Rise of the Radicals

David Berman extensively documents the history of anti-capitalism in the Mountain West

It is 1892. James Weaver, the Populist candidate for president, proclaims: "(T)he American people are today in the midst of the most tremendous upheaval that the world has ever known about, a political upheaval that extends into every county in the Republic. ... This is a battle between the people and the corporations. The corporations have driven the people to the wall, and flesh and blood amounts to nothing unless it has got dollars behind it now a days... You know the corporations of this country today ... dominate every state institution in this government and the federal government ... that they are corrupting your legislature and corrupting your ballot box."

Some things never change.

Radicalism in the Mountain West, 1890-1920: Socialists, Populists, Miners and Wobblies is a new book from David Berman that pulls back the lid from the bubbling cauldron of stew that makes up our radical past. Berman is senior research fellow at the Morrison Institute for Public Policy and professor emeritus of political science at Arizona State University.

Professor Berman defines radicals as people who didn't just want reform: They wanted to replace the capitalist system. He looks at their activities from 1890 to 1920 in the Mountain West, a swath of dirt and rock that includes Arizona, New Mexico, Utah, Colorado, Nevada, Idaho, Wyoming and Montana.

This was the era of Eugene Debs and William Jennings Bryan, of Joe Hill and Mother Jones, of Upton Sinclair and Ida Crouch Hazlett.
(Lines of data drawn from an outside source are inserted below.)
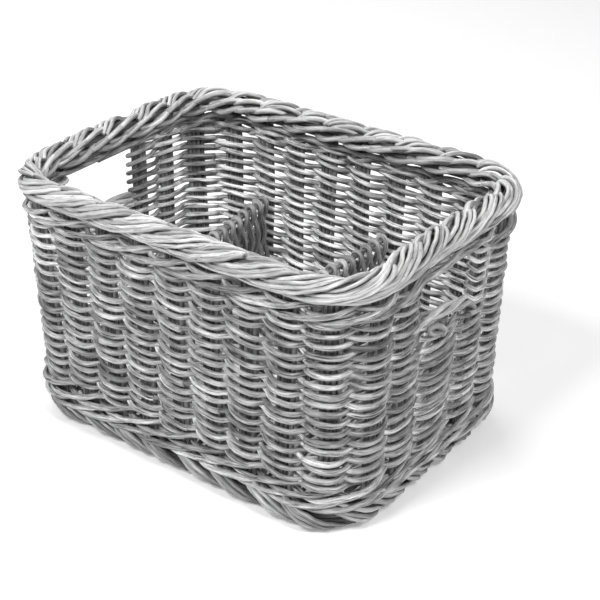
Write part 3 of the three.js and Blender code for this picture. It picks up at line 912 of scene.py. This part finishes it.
def turn_round(row, jamb, towards, sizes):
    """Half a turn round a jamb stake's edge, from this row to the next one up."""
    angle = np.linspace(0, math.pi, 9)
    edge = (STAKE_WIDTH - sizes.stake_cane_diameter) / 2
    loop = LOOP_REACH * sizes.weave_swing + LOOP_STRAY * pass_noise(row, jamb, LOOP_SEED)
    if jamb == LOOSE_JAMB:
        loop += LOOSE_LOOP
    length = station(jamb) + towards * (edge + loop * np.sin(angle))
    start = row_wave(row, jamb)
    outside = np.clip(np.sign(start) * np.cos(angle), 0, 1)
    height = row_height(row, jamb, sizes) + sizes.row_pitch * angle / math.pi
    height = height - (ROW_SAG + SLACK_SAG * slackness(row, jamb)) * outside
    return wall_points(length, height, sizes.weave_swing * start * np.cos(angle), sizes.wander)


def stretch_canes(index, start, end, jamb, sill_rise, sizes):
    """Every cane of one stretch of woven wall."""
    canes = Canes(seed=10 + index)
    low = WEAVE_BOTTOM - sizes.cane_diameter / 2
    spot = steps_between(start, end)
    top = WALL_TOP
    if sill_rise is not None:
        share = np.clip((RIGHT_WEAVE_LEVEL - spot) / RIGHT_WEAVE_RISE_RUN, 0, 1)
        top = UNDER_SILL + sill_rise * share
    turning = []
    for row in ROWS:
        if jamb is not None and row_height(row, jamb, sizes) > UNDER_SILL:
            turning.append(row)
            continue
        height = row_height(row, spot, sizes)
        woven = spot[(height > low) & (height < top)]
        if len(woven) > 2:
            add_row(canes, row, woven, sizes)
    if jamb is not None:
        turning = [row for row in turning if row_height(row, jamb, sizes) < WALL_TOP]
        far = max(start, end, key=lambda place: abs(place - jamb))
        for first, second in pairs_at(turning, jamb):
            add_returning_row(canes, first, second, far, jamb, sizes)
    return canes


def pairs_at(rows, jamb):
    """Rows that join round a jamb, two by two, and any left over by itself."""
    lone = 1 if jamb in LONE_ROW_JAMBS else 0
    pairs = zip_longest(rows[lone::2], rows[lone + 1::2])
    return [(row, None) for row in rows[:lone]] + list(pairs)


def add_row(canes, row, spot, sizes):
    """A row of weaving, parted where one cane ends and the next takes over."""
    first, last = spot[0] + JOIN_FROM_START, spot[-1] - JOIN_FROM_END
    joins = [join for join in JOINS if join[0] == row and first < join[1] < last]
    bounds = [None, *joins, None]
    for opening, closing in zip(bounds, bounds[1:]):
        kept = np.ones(len(spot), bool)
        points = row_points(row, spot, sizes)
        near = np.zeros(len(spot))
        for join, side in ((opening, -1), (closing, 1)):
            if join is None:
                continue
            past, lift, change = END_ON_TOP if join[2] == side else END_BEHIND
            end = join[1] + side * past
            kept &= side * spot < side * end
            points = lifted(points, spot, end, lift)
            near += change * np.clip(1 - np.abs(spot - end) / END_TONE_RUN, 0, 1)
        if kept.sum() > 2:
            radius = row_radius(row, spot, sizes) * (1 + END_FULLNESS * near)
            tone = row_tone(row, spot) * (1 + END_PALENESS * near)
            canes.add(points[kept], radius[kept], tone[kept])


def lifted(points, spot, at, by):
    """Points moved out of the wall by a distance that fades away from a stake number."""
    share = np.clip(1 - np.abs(spot - at) / END_LIFT_RUN, 0, 1) ** END_LIFT_POWER
    _, normal = outline_at(WALL_AT_TOP, station(spot), 0)
    moved = points.copy()
    moved[:, :2] += normal * by * share[:, None]
    return moved


def row_tone(row, spot):
    """How pale a row's cane is as it passes each stake: the passes inside the wall are painted paler, as
    painted light.
    """
    inside = np.clip(-2 * np.cos(math.pi * (spot + row)), 0, 1)
    return (1 + PASS_TONE * pass_noise(row, spot, TONE_SEED)) * (1 + INSIDE_PAINTED_LIGHT * inside)


def add_returning_row(canes, first, second, far, jamb, sizes):
    """A cane that comes to the jamb in one row, turns round it and goes back in the next."""
    spot = steps_between(far, jamb)
    tone = row_tone(first, spot)
    turn = turn_round(first, jamb, 1 if far < jamb else -1, sizes)
    if second is None:
        rest = turn[: len(turn) // 2 + 1]
    else:
        rest = np.vstack([turn, row_points(second, spot[::-1], sizes)[1:]])
    points = np.vstack([row_points(first, spot, sizes)[:-1], rest])
    tone = np.concatenate([tone[:-1], np.full(len(rest), tone[-1] * TURNED_TONE)])
    for _ in range(TURN_SMOOTHINGS):
        points[1:-1, 2] = (points[:-2, 2] + 2 * points[1:-1, 2] + points[2:, 2]) / 4
    canes.add(points, sizes.cane_diameter / 2, tone)


def choose_joins():
    """Row, stake and side of each place where a weaving cane ends and a new one takes over.

    On side 1 the old cane's end lies on top, and on side -1 the new one's.
    """
    random = np.random.default_rng(JOIN_SEED)
    joins = set()
    for row in JOINED_ROWS:
        for _ in range(int(random.integers(1, 4))):
            stake = int(random.integers(0, STAKE_COUNT))
            stake += (stake + row) % 2
            joins.add((row, float(stake), int(random.choice([-1, 1]))))
    return sorted(joins)


JOINS = choose_joins()


# Operators: each makes one piece or a group of like pieces


class BASKET_OT_walls(bpy.types.Operator):
    """Weave the walls: single canes over and under the stakes, turned back at the handle holes"""

    bl_idname = "basket.walls"
    bl_label = "Weave walls"

    def execute(self, context):
        sizes = context.scene.basket_sizes
        for index, (name, *stretch) in enumerate(WEAVE_STRETCHES):
            canes = stretch_canes(index, *stretch, sizes)
            cane_piece(f"{name}_canes", canes, "weaving_cane", [name])
        return {"FINISHED"}


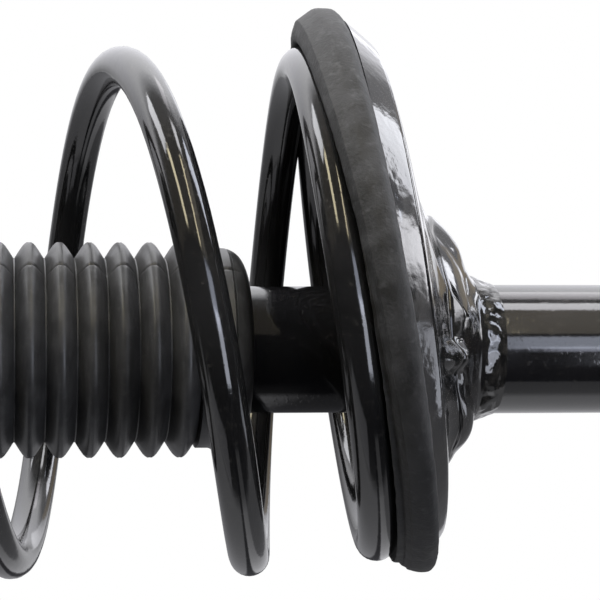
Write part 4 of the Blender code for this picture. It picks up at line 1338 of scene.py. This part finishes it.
def make_studio():
    """Soft panels around the strut, on a white background."""
    world = bpy.data.worlds.new("studio")
    bpy.context.scene.world = world
    world.use_nodes = True
    world.node_tree.nodes.clear()
    nodes = Nodes(world.node_tree)
    split = nodes.node("ShaderNodeSeparateXYZ")
    nodes.feed(split.inputs["Vector"], nodes.node("ShaderNodeTexCoord").outputs["Generated"])
    towards = nodes.math("MULTIPLY", split.outputs["Y"], -1.0)
    degrees = nodes.math("DEGREES", nodes.math("ARCTAN2", split.outputs["X"], towards))
    height = split.outputs["Z"]
    seen = nodes.node("ShaderNodeLightPath").outputs
    light = (0.0, 0.0, 0.0)
    for around, along in ((OVERHEAD, OVERHEAD_ALONG), (TABLE, TABLE_ALONG)):
        bright = color_band(nodes, degrees, 180.0, around, STUDIO_PEAK)
        shares = color_band(nodes, height, 1.0, along, 1.0)
        light = nodes.mix(1.0, light, nodes.mix(1.0, bright, shares, "MULTIPLY"), "ADD")
    for first, last, lowest, highest, color in PANELS:
        inside = nodes.math(
            "MULTIPLY",
            panel_share(nodes, degrees, first, last, PANEL_EDGE_DEG),
            panel_share(nodes, height, lowest, highest, PANEL_EDGE))
        light = nodes.mix(inside, light, tuple(part / STUDIO_PEAK for part in color), "ADD")
    dull = color_band(nodes, degrees, 180.0, DULL, STUDIO_PEAK)
    light = nodes.mix(seen["Is Diffuse Ray"], light, dull)
    panels = nodes.node("ShaderNodeBackground", strength=STUDIO_PEAK)
    nodes.feed(panels.inputs["Color"], light)
    white = nodes.node("ShaderNodeBackground")
    nodes.feed(white.inputs["Color"], (1.0, 1.0, 1.0))
    choice = nodes.node("ShaderNodeMixShader")
    for socket, value in zip(
            choice.inputs, (seen["Is Camera Ray"], panels.outputs[0], white.outputs[0])):
        nodes.feed(socket, value)
    output = nodes.node("ShaderNodeOutputWorld")
    nodes.feed(output.inputs["Surface"], choice.outputs[0])
    bpy.context.scene.view_settings.view_transform = "Standard"
    bpy.context.scene.view_settings.look = "None"


CAMERA_SPOT = Vector((0.01723, -0.640, 0.3635))
LENS = 111.42                   # mm
SENSOR = 36.0                   # mm
SHIFT = 0.25                    # the rest of the view's offset is a turn of the camera


def make_camera():
    """Camera in front of the strut, rolled so that +X points up in the picture."""
    data = bpy.data.cameras.new("camera")
    data.sensor_width = SENSOR
    data.lens = LENS
    data.shift_x = SHIFT
    data.clip_start = 0.01
    data.clip_end = 50.0
    camera = bpy.data.objects.new("camera", data)
    yaw = math.atan((0.5 - SHIFT) * SENSOR / LENS)
    right = Vector((0.0, 0.0, -1.0))
    up = Vector((1.0, 0.0, 0.0))
    back = Vector((0.0, -1.0, 0.0))
    ahead = -back * math.cos(yaw) + right * math.sin(yaw)
    turned_right = right * math.cos(yaw) + back * math.sin(yaw)
    pose = Matrix((turned_right, up, -ahead)).transposed().to_4x4()
    pose.translation = CAMERA_SPOT
    camera.matrix_world = pose
    bpy.context.scene.collection.objects.link(camera)
    bpy.context.scene.camera = camera


# ---------------------------------------------------------------- everything together

make_camera()
make_studio()
make_floor()

make_spring()
make_boot()
make_lower_isolator()
make_lower_seat()
make_seat_weld()
make_tube()

make_upper_seat()
make_bearing()
make_mount_core()
make_mount_plate()
make_studs()
make_rod()
make_rod_nut()
make_bump_stop()

make_knuckle_bracket()
make_tab("link_bracket", 1.0, 0.0050, 0.0062, 47.0)
make_tab("hose_bracket", -1.0, 0.0025, 0.0052, 53.0)
dress_cad_nodes()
They were heady, exciting, dangerous times for a nation in transition.

The native peoples had finally been co-opted, beaten into submission or slaughtered, so the invading Westerners were finally able to turn their attention to the issue of how to subjugate the very land itself and squeeze out their fortune. The problem was, all of these tough, rugged, pioneer individualists who had presided over the government-sponsored genocide had no capital to exploit the spoils of war. They became boomers, and advertised for investors back East to come one, come all, and make your fortune in the West.

You should always be careful what you wish for. The investors did come, and basically, they took over. Easterners primarily viewed the West as a source for raw materials, and the opening and running of mines was an expensive business. The tough, rugged, pioneer individualists became wage slaves to the very people they had invited to come and invest. The mines became dangerous hellholes, and their associated communities weren't much better for the average blue-collar worker.

Monied monopolies arose--they controlled the land, water, transportation and money. Conditions were right for someone to propose an alternative, one that was more equitable and fair to the people doing the actual physical labor, an alternative that promised to share the wealth that was being sucked out of the West and being deposited back East.

The groups that arose were the radicals. They tried to address head-on the concerns of the time--crappy wages, dreadfully long hours and scary working conditions--through either political activities or confrontation, or sometimes both.

Berman's book examines in sequence the Populists, the Socialists, the Western Federation of Miners, the International Workers of the World (the "Wobblies") and a host of other left-wing organizations, their various activities and agendas across the Mountain West, and the people who made it all happen.

We are a violent people--always have been, so of course we're fascinated with the more dramatic aspects of radicalism. The cover of Radicalism in the Mountain West features the remains of the blown-up union miners' hall in Butte, Mont. It's an interesting photo--the older men all face the demolished remains of the hall, while the kids are all looking at the camera. The past versus the future--it's all right here in this photograph, and in one way, it neatly sums up the book.

There was of course violence, on both sides. But Berman doesn't dwell or focus on this aspect. The book reveals what people were doing, what they were thinking, and how they were trying to find solutions to problems while faced with the realities of an unfeeling capitalist system and the need to make a living.

The amount of material that Berman has reviewed is almost overwhelming in its scale. There's so much, in fact, that the book suffers a little from a lack of context. It becomes a huge compilation of facts and quotes and numbers, without really telling us what it all means.

But that shouldn't detract from the fact that this book is vital to understanding where we come from as residents of the New West. Radicalism is part of who we are.